(Invited) In-Operando Neutron Scattering Studies of Interfacial Electrolyte Chemistry

Abstract

The electrode-electrolyte interface plays a critical role in the performance of electrochemical energy storage systems. To understand the complex processes occurring at the interface of Li-ion or Na-ion batteries, and how these relate to processes occurring in the electrodes, multiple techniques are required. In addition to methods such as X-ray diffraction, Raman spectroscopy, and transmission electron microscopy that are available in the laboratory, specialized in-operando experiments at major facilities are being developed that provide unique information on the dynamic evolution in rechargeable batteries, electrochemical supercapacitors, and more.
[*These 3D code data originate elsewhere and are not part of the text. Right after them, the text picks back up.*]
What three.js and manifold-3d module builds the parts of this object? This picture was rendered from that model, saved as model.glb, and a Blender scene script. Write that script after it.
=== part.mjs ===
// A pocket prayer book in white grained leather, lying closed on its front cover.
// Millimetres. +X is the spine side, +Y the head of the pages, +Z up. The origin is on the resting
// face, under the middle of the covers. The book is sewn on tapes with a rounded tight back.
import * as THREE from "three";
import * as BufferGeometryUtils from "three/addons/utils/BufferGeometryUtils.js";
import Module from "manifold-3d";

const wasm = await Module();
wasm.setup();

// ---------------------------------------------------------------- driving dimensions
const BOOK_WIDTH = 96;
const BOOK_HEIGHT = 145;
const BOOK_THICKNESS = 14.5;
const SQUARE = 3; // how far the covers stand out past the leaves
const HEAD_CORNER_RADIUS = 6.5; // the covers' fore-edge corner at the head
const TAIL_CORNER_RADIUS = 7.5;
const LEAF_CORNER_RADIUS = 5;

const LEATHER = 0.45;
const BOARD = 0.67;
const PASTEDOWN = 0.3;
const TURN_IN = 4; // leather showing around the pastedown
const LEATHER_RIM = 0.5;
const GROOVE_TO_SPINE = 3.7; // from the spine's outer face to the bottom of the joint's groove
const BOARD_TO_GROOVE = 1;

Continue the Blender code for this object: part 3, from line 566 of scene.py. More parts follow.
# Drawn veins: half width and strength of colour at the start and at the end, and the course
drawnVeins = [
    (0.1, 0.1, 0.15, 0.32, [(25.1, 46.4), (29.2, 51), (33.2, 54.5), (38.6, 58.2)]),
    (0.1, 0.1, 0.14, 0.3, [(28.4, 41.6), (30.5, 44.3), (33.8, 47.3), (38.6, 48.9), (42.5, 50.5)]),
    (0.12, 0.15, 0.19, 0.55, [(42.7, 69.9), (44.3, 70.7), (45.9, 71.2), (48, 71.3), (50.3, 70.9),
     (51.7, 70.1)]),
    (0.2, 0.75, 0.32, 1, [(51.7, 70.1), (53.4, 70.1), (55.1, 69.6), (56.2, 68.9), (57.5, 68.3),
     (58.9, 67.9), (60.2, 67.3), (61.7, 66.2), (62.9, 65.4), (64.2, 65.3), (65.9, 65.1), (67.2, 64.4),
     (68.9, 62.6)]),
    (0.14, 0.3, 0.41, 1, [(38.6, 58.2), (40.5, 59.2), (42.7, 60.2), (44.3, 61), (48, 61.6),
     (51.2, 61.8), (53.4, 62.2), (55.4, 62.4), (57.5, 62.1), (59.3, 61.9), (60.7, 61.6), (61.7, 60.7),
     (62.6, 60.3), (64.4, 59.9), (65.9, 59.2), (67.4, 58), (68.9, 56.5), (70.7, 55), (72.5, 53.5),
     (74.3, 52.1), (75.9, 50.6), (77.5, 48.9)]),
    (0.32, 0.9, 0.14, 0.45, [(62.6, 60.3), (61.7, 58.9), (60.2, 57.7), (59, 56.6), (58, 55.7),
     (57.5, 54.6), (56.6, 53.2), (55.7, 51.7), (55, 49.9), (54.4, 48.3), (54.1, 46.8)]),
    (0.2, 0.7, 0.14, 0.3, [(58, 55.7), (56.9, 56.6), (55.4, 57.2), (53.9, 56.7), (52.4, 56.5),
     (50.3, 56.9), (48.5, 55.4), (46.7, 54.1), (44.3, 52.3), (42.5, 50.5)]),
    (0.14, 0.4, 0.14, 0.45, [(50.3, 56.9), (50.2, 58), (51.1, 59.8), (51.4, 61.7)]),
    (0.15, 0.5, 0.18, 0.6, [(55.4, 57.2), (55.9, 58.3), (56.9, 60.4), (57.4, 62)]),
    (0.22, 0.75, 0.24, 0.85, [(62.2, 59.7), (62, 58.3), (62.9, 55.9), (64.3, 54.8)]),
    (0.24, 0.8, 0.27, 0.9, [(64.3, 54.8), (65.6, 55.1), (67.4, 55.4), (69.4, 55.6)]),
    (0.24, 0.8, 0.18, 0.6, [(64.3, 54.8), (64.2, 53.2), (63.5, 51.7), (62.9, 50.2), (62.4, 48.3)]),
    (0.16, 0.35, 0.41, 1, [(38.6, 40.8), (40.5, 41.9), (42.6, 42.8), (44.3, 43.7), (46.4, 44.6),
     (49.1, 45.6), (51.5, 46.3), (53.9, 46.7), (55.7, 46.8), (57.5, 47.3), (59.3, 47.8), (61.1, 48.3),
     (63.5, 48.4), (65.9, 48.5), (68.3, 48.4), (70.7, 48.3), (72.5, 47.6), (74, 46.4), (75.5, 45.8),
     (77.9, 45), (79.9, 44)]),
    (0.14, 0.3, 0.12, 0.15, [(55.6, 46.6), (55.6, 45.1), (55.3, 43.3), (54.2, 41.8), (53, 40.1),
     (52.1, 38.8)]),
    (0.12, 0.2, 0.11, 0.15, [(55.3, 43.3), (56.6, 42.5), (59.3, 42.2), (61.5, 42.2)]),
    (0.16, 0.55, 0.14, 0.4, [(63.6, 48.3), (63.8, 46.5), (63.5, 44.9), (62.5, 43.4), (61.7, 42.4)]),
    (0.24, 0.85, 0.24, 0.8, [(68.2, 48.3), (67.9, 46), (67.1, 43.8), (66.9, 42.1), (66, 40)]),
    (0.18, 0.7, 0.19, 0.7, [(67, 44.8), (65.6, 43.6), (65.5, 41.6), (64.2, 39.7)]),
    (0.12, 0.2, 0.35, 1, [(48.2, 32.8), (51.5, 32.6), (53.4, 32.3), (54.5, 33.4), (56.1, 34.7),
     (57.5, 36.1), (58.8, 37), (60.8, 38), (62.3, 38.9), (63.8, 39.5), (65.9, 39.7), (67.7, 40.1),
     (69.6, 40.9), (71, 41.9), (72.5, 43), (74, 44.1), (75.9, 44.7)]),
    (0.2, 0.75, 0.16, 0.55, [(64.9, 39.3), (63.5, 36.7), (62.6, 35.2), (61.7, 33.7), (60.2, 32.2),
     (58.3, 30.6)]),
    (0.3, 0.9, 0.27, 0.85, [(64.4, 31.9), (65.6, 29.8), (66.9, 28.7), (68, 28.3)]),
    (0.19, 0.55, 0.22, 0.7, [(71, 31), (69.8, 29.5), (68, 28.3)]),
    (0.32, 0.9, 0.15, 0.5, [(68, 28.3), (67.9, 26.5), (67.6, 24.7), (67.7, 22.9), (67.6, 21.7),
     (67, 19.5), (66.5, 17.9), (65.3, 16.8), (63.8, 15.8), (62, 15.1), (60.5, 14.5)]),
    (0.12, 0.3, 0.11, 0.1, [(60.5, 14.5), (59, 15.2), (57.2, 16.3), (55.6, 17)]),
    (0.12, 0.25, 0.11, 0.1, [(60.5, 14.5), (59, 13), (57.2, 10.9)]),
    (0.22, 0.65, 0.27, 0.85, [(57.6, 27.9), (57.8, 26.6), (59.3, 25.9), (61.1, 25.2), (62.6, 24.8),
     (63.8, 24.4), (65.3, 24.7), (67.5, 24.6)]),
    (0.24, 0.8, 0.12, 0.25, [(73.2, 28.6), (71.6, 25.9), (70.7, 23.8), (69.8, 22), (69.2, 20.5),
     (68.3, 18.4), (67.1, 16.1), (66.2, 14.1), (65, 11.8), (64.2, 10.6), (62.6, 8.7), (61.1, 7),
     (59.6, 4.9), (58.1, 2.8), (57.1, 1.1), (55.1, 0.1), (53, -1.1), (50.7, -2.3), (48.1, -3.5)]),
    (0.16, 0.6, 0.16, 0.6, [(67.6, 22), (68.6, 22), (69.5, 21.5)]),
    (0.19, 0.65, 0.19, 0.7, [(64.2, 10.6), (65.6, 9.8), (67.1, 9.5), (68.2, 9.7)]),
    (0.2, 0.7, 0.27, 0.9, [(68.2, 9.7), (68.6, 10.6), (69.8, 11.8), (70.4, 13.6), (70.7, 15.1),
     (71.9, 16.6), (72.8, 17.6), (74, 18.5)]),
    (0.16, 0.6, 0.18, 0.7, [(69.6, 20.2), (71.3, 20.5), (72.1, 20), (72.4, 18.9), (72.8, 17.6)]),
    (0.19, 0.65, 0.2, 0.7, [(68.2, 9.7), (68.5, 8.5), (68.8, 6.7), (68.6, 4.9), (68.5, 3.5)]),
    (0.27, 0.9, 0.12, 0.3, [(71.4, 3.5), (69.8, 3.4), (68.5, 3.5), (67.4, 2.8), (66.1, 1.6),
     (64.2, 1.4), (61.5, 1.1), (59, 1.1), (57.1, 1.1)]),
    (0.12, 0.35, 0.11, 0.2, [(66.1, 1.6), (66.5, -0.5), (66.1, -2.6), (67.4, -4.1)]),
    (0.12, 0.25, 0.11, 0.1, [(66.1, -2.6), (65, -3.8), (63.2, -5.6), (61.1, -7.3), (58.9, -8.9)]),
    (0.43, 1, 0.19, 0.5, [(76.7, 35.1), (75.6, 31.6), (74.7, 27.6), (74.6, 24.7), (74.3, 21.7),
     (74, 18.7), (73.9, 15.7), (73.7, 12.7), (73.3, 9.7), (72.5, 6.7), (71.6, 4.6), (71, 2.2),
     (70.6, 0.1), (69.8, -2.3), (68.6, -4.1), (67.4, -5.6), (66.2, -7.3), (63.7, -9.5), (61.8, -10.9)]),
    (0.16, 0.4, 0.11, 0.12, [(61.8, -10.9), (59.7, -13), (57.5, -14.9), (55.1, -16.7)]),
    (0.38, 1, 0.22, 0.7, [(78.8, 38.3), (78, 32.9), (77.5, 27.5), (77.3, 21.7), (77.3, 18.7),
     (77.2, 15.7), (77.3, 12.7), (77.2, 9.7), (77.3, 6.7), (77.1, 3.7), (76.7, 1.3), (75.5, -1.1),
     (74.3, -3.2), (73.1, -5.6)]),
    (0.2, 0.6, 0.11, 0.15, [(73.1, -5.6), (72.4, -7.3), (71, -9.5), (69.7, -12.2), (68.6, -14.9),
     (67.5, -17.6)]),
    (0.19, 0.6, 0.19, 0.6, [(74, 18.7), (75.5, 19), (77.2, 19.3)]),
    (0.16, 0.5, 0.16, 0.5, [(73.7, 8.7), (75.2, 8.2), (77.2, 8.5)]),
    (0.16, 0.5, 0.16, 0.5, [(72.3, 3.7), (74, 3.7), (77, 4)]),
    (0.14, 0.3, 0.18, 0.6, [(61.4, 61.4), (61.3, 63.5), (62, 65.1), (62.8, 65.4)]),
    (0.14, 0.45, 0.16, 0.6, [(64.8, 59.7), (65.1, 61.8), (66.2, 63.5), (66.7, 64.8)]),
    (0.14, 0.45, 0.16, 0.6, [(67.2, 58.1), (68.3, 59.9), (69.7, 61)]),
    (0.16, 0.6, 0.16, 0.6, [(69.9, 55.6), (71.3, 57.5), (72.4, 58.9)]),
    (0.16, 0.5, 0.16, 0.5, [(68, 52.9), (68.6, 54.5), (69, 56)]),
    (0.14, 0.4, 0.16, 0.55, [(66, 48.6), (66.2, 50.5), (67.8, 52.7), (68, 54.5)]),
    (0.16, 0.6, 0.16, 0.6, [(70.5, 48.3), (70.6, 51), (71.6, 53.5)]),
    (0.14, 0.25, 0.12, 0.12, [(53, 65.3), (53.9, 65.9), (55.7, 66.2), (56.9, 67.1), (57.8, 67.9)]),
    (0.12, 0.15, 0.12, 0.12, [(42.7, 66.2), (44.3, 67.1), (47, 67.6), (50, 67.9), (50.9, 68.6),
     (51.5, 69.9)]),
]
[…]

Here we discuss the use of small angle neutron scattering to investigate changes in solid electrolyte interphase (SEI) formation, pore filling, and electrode microstructure during cycling. This work relies upon the use of high surface area electrodes to provide sufficient signal for neutron scattering studies, which traditionally rely upon gram scale quantities of material. Additional ex-situ data may be collected using methods such as X-ray photoelectron spectroscopy (XPS) to help constrain the interpretation of the data. Up to now, several electrochemical systems have been investigated, in particular including carbonate electrolytes with LiPF6 or NaPF6 salts, and several ionic liquid-based electrolytes and salts. This talk will present work on various electrolyte systems, demonstrating the high level of detail provided, and illustrating the process of interpreting the scattering curves. Recent work on the electrolytes containing TFSI- and FSI- salts will be highlighted, along with improved understanding of concentrated electrolyte systems. Acknowledgement: Research was sponsored by the U.S. Department of Energy, Office of Science, Office of Basic Energy Sciences, Materials Sciences and Engineering Division. Research at Spallation Neutron Source user facility was sponsored by the Division of Scientific User Facilities, Office of Basic Energy Sciences, US Department of Energy, under contract DE-AC05-00OR22725 with UT-Battelle, LLC.